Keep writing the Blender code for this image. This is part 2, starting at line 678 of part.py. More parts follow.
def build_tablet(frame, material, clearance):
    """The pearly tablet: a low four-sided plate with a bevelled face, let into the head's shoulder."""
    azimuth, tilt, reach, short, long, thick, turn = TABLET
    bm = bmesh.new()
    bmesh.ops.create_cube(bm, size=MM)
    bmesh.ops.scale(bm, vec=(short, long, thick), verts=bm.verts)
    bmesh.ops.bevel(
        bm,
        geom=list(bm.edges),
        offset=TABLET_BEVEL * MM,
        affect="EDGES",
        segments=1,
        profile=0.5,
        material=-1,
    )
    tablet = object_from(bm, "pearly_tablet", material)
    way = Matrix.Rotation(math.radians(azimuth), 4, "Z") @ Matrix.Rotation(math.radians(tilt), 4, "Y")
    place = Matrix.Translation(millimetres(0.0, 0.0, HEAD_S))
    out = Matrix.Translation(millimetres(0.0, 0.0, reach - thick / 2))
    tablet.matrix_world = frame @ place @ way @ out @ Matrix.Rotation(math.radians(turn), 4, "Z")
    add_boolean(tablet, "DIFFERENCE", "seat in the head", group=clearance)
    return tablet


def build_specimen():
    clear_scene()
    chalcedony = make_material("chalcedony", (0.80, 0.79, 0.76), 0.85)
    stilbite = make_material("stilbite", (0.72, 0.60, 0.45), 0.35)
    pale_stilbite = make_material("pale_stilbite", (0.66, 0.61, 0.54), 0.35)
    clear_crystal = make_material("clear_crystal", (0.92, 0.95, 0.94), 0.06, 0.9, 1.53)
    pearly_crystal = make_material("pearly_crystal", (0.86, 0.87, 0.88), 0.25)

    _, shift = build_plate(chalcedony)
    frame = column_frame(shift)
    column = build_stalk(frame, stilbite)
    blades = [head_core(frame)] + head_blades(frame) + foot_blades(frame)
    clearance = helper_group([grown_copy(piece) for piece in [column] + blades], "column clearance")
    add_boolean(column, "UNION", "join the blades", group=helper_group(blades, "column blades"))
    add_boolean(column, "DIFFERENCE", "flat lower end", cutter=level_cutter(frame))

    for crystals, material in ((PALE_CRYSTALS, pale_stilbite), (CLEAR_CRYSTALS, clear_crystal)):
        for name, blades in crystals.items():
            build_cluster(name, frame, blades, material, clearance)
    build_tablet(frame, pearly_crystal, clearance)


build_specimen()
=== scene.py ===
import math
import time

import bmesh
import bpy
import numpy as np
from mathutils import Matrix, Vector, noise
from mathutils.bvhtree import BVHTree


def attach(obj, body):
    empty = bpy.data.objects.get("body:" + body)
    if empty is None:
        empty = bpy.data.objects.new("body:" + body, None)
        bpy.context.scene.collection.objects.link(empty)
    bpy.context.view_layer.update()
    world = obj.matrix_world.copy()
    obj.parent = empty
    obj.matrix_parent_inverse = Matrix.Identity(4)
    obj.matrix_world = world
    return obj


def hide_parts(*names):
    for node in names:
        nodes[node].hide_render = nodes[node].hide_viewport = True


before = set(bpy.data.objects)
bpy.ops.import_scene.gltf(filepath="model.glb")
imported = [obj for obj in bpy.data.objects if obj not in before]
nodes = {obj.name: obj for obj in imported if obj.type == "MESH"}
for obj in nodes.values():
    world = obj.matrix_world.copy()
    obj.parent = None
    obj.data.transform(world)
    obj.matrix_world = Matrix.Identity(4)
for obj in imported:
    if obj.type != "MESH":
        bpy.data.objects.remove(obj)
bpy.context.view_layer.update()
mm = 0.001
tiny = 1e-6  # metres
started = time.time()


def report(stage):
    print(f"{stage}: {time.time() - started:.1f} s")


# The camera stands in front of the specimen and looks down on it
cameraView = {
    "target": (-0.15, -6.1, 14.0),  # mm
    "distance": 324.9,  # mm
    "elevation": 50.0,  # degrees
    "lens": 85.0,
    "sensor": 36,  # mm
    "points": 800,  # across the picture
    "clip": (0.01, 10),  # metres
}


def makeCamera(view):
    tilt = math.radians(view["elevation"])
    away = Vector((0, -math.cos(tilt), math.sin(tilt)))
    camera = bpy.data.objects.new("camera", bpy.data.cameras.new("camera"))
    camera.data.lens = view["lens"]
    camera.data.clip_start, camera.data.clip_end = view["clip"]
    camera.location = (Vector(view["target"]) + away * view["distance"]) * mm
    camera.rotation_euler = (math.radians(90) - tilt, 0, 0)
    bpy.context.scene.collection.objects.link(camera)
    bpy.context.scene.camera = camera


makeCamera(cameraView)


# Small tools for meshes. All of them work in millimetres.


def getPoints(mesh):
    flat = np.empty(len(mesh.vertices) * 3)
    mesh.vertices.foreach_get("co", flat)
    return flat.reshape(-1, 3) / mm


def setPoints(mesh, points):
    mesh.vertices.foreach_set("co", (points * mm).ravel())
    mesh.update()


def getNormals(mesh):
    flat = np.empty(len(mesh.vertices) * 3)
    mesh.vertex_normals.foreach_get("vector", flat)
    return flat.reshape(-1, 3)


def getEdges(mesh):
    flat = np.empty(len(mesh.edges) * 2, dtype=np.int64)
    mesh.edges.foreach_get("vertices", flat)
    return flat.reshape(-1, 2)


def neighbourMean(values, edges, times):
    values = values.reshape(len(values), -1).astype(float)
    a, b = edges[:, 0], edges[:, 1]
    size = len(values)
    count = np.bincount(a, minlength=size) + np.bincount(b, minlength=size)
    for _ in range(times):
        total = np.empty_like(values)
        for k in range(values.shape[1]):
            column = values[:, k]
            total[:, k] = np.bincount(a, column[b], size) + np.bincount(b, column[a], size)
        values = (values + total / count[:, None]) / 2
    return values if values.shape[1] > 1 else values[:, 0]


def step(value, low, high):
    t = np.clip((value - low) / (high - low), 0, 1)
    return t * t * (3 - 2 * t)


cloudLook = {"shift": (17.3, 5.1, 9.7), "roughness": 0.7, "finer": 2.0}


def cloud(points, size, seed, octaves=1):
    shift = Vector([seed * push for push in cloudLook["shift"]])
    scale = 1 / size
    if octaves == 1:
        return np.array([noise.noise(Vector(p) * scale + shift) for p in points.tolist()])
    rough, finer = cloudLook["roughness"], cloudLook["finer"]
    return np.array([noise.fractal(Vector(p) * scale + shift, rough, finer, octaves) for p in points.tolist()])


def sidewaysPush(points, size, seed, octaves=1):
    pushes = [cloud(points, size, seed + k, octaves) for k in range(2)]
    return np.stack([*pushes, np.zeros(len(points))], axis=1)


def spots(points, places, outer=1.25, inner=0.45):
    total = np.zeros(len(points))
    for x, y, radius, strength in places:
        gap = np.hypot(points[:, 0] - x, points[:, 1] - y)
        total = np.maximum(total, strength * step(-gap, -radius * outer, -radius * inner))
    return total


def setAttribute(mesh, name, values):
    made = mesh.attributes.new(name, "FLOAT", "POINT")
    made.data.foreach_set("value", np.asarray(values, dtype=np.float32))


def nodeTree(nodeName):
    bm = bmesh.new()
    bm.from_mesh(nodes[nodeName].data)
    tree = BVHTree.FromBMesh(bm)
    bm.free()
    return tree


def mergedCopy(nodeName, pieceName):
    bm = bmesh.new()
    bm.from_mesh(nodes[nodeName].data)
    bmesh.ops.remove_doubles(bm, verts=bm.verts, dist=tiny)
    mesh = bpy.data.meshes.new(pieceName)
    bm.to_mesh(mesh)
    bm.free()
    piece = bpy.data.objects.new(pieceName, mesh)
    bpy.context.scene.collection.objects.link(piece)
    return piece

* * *

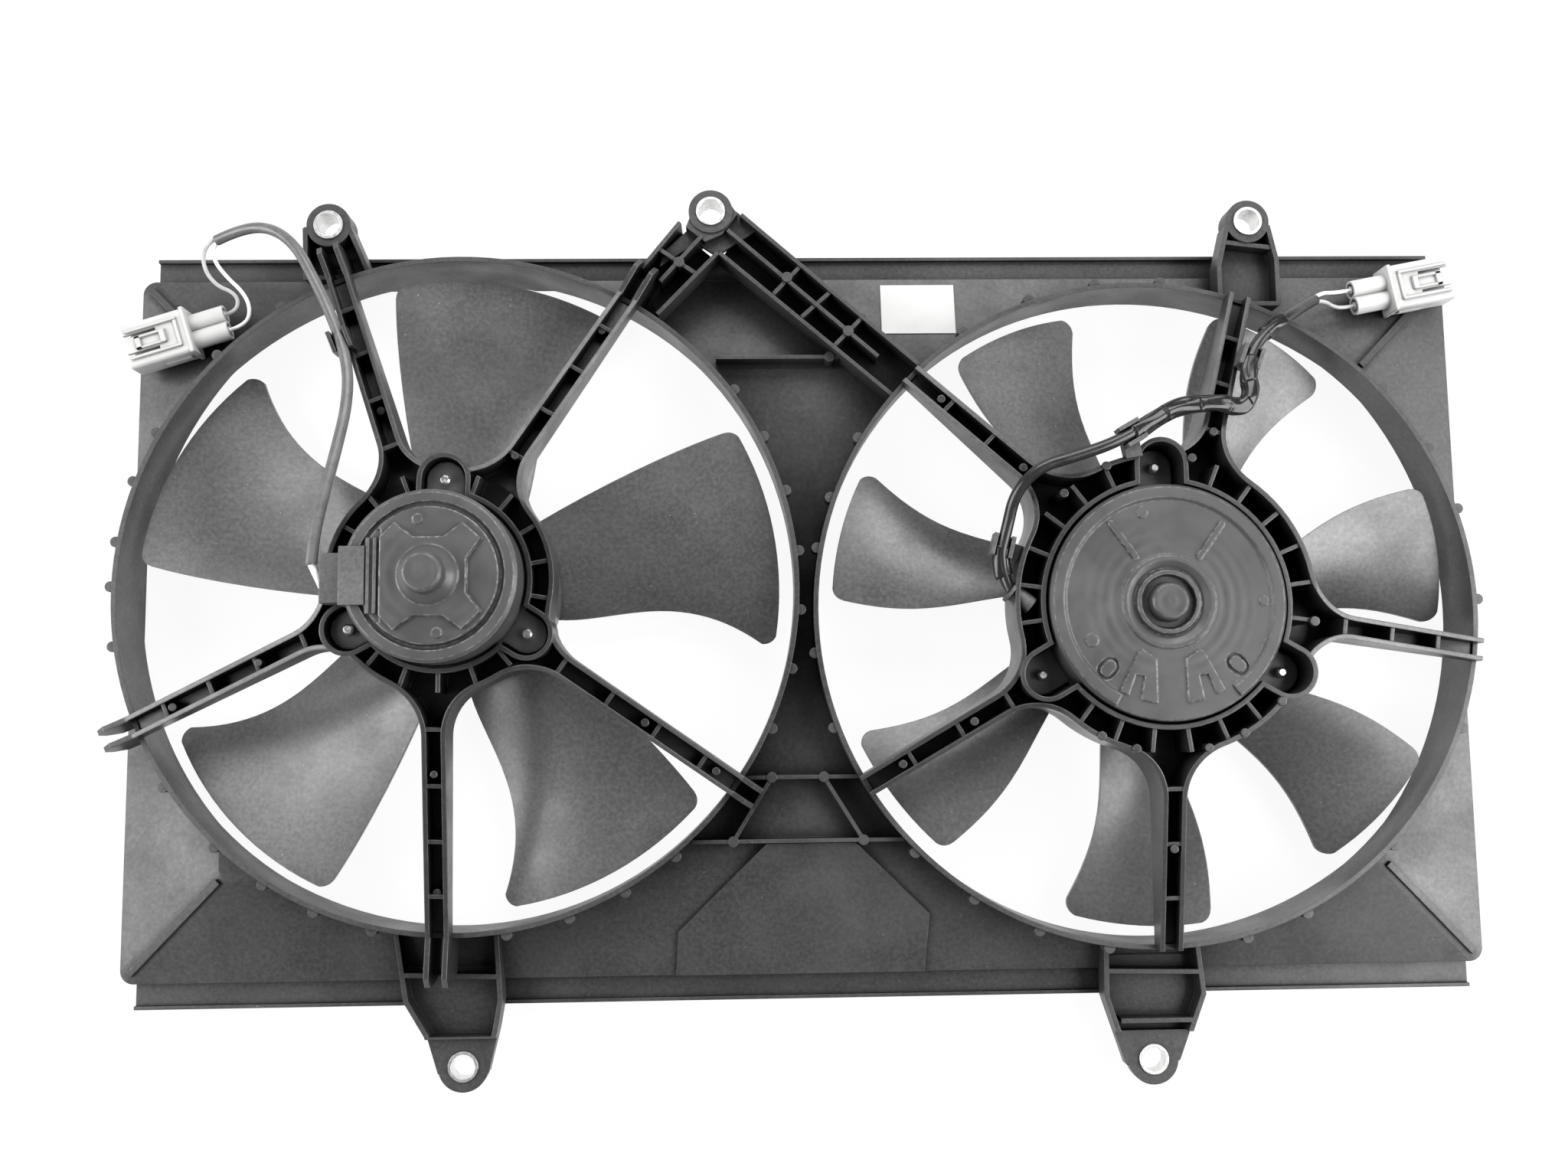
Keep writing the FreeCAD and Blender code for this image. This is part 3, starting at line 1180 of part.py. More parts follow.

* * *

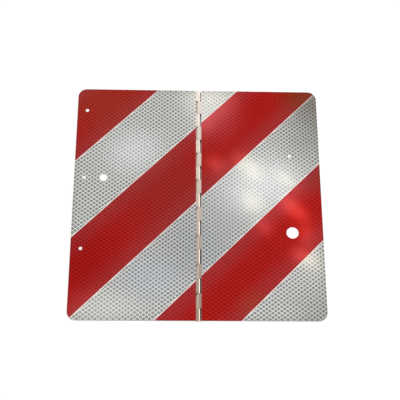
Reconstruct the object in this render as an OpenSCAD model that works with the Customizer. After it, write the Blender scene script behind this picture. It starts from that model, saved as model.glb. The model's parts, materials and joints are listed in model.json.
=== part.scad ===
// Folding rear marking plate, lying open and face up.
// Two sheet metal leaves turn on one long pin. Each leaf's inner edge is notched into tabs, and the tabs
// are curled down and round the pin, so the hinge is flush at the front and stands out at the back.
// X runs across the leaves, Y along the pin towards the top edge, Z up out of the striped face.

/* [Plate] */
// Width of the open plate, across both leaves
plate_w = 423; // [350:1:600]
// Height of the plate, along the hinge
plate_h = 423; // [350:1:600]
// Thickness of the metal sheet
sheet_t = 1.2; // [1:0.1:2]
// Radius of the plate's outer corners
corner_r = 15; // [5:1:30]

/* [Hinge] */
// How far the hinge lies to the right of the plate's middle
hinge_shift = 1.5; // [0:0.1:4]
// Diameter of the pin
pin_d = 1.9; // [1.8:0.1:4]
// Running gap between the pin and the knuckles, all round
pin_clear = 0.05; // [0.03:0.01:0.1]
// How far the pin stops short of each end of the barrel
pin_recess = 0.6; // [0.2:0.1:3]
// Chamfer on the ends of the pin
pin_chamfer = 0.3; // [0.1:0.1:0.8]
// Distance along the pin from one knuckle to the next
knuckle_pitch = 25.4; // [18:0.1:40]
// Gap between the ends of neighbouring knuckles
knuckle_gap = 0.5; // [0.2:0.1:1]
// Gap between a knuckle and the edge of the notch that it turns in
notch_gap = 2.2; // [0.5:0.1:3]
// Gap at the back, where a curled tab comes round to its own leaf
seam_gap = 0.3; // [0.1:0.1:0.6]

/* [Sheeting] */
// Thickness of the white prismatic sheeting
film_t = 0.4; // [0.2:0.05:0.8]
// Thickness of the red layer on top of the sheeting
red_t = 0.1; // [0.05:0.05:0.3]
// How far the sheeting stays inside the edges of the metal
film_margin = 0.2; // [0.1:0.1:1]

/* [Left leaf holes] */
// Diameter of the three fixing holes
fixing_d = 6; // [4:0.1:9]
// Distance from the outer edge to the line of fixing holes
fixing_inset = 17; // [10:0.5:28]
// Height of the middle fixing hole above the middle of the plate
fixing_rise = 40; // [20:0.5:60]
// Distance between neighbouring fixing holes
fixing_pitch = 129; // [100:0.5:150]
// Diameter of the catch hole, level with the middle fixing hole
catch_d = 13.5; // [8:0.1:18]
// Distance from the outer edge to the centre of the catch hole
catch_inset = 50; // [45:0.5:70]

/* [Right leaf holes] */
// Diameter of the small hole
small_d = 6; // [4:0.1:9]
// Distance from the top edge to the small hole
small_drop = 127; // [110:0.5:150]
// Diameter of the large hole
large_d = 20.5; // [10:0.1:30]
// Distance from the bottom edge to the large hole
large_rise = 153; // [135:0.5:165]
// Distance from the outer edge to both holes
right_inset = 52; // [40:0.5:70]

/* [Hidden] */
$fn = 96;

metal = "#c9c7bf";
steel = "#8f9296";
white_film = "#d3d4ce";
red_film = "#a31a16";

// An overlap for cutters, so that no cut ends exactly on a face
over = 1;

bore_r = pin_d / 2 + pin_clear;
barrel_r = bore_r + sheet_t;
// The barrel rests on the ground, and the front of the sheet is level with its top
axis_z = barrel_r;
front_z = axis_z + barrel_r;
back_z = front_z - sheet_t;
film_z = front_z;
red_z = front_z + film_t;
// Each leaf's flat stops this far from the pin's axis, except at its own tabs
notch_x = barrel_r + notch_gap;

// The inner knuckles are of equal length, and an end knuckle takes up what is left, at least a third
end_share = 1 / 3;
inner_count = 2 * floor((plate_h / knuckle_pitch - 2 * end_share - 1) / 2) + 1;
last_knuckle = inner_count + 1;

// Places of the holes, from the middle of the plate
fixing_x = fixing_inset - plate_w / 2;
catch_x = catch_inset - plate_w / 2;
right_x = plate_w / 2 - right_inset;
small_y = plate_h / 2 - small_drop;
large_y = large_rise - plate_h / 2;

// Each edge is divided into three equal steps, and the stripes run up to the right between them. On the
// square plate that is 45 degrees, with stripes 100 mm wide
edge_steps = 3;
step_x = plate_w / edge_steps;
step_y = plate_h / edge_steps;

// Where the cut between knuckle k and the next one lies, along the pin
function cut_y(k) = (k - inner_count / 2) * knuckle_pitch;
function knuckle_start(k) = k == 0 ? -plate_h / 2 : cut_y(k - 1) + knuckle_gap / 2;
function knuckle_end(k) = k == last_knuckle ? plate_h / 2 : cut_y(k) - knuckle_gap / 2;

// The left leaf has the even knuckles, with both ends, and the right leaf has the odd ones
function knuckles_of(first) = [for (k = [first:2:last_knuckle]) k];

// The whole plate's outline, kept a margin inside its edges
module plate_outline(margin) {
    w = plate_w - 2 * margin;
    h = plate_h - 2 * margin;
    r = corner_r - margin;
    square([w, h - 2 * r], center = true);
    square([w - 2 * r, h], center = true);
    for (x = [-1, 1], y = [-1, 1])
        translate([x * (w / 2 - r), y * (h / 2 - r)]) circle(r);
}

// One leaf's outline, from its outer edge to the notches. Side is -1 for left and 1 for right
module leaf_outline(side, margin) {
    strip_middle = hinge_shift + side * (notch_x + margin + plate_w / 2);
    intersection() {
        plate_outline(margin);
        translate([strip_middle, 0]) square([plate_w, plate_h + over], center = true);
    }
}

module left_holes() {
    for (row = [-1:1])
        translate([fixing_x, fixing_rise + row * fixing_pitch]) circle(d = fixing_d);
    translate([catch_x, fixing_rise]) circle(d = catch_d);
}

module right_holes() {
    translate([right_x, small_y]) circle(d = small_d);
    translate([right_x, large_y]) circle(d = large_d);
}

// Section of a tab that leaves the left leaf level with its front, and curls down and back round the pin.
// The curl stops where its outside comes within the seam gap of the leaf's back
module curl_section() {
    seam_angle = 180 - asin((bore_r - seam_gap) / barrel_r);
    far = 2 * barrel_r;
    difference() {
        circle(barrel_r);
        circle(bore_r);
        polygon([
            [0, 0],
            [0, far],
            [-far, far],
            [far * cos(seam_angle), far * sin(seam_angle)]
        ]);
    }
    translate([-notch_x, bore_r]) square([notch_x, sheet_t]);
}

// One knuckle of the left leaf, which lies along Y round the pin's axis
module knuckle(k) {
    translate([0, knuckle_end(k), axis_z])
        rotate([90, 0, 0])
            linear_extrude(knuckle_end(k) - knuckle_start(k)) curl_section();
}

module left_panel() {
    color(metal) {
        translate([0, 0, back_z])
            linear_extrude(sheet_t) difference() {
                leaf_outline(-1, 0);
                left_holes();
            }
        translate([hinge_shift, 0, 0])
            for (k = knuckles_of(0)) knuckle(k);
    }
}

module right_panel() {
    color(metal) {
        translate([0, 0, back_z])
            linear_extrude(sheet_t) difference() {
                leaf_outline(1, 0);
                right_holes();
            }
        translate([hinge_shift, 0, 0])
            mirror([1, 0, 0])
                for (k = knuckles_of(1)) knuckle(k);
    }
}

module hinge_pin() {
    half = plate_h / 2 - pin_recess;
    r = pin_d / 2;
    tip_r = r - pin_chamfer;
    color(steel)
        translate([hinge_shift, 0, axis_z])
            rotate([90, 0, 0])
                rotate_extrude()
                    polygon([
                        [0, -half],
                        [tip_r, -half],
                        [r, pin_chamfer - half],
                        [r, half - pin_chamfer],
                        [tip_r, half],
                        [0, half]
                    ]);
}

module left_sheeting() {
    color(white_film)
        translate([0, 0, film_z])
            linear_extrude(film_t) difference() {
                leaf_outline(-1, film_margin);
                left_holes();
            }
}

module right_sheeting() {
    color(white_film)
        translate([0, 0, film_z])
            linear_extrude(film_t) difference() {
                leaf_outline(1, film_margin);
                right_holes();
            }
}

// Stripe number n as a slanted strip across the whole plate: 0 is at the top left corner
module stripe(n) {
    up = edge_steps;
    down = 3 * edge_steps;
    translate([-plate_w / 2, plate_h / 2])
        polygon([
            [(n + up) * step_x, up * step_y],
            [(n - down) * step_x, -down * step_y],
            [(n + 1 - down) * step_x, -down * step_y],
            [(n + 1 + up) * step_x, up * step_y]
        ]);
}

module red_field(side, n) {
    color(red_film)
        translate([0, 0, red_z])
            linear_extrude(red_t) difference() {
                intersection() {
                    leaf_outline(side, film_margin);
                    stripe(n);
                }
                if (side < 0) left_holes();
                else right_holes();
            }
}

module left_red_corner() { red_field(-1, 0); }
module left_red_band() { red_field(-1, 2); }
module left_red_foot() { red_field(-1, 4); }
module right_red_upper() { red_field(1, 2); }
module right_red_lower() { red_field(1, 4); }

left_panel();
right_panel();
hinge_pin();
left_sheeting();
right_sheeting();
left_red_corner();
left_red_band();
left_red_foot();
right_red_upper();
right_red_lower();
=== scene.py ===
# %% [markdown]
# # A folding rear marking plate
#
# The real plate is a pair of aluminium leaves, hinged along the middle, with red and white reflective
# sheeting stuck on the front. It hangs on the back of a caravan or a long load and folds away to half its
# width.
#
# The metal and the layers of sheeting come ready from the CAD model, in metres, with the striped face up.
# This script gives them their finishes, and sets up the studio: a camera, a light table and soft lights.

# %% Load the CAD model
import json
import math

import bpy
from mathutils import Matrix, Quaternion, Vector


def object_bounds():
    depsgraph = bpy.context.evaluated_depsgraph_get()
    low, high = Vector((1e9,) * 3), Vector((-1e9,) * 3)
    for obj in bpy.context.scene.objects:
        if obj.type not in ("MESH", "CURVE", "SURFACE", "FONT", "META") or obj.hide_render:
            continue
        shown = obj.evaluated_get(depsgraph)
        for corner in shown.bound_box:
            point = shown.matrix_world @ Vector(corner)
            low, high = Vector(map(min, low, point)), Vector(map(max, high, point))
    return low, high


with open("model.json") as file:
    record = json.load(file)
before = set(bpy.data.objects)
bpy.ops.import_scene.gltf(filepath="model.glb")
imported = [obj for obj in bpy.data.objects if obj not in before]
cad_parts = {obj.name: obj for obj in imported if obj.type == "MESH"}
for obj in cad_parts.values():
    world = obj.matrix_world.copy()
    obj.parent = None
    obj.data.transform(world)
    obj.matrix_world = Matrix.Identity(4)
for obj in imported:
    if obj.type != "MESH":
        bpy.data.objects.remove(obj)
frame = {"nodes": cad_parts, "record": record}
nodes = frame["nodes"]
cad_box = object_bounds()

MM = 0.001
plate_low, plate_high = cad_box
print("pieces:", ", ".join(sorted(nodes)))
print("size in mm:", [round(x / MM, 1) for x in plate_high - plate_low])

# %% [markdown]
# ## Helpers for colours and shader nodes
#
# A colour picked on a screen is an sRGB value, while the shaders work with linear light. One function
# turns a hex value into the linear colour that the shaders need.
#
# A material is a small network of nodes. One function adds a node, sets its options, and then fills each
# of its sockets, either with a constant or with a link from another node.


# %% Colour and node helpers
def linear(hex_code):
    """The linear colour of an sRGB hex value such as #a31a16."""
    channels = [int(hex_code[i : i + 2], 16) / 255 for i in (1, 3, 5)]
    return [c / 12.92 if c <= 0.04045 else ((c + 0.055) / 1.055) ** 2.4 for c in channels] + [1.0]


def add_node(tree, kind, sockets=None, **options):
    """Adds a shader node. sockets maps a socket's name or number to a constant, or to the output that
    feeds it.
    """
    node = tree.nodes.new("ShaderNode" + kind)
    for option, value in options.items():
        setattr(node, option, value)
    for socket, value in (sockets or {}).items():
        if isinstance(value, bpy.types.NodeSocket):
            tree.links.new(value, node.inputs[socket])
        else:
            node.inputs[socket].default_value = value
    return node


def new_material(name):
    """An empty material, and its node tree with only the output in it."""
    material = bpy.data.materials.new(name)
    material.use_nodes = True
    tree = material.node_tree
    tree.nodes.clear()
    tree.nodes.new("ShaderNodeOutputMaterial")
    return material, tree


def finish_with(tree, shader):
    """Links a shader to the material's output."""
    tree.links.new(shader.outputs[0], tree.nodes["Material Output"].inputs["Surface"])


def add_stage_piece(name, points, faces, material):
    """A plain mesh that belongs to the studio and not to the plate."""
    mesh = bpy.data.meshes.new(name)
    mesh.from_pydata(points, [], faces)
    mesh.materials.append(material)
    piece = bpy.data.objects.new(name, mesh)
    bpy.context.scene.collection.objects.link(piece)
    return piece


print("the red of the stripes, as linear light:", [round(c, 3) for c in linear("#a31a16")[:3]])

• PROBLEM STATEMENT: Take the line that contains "for crystals, material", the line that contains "bpy.context.scene.collection.objects.link(empty)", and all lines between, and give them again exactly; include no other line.

• EXERCISE ANSWER:
    for crystals, material in ((PALE_CRYSTALS, pale_stilbite), (CLEAR_CRYSTALS, clear_crystal)):
        for name, blades in crystals.items():
            build_cluster(name, frame, blades, material, clearance)
    build_tablet(frame, pearly_crystal, clearance)


build_specimen()
=== scene.py ===
import math
import time

import bmesh
import bpy
import numpy as np
from mathutils import Matrix, Vector, noise
from mathutils.bvhtree import BVHTree


def attach(obj, body):
    empty = bpy.data.objects.get("body:" + body)
    if empty is None:
        empty = bpy.data.objects.new("body:" + body, None)
        bpy.context.scene.collection.objects.link(empty)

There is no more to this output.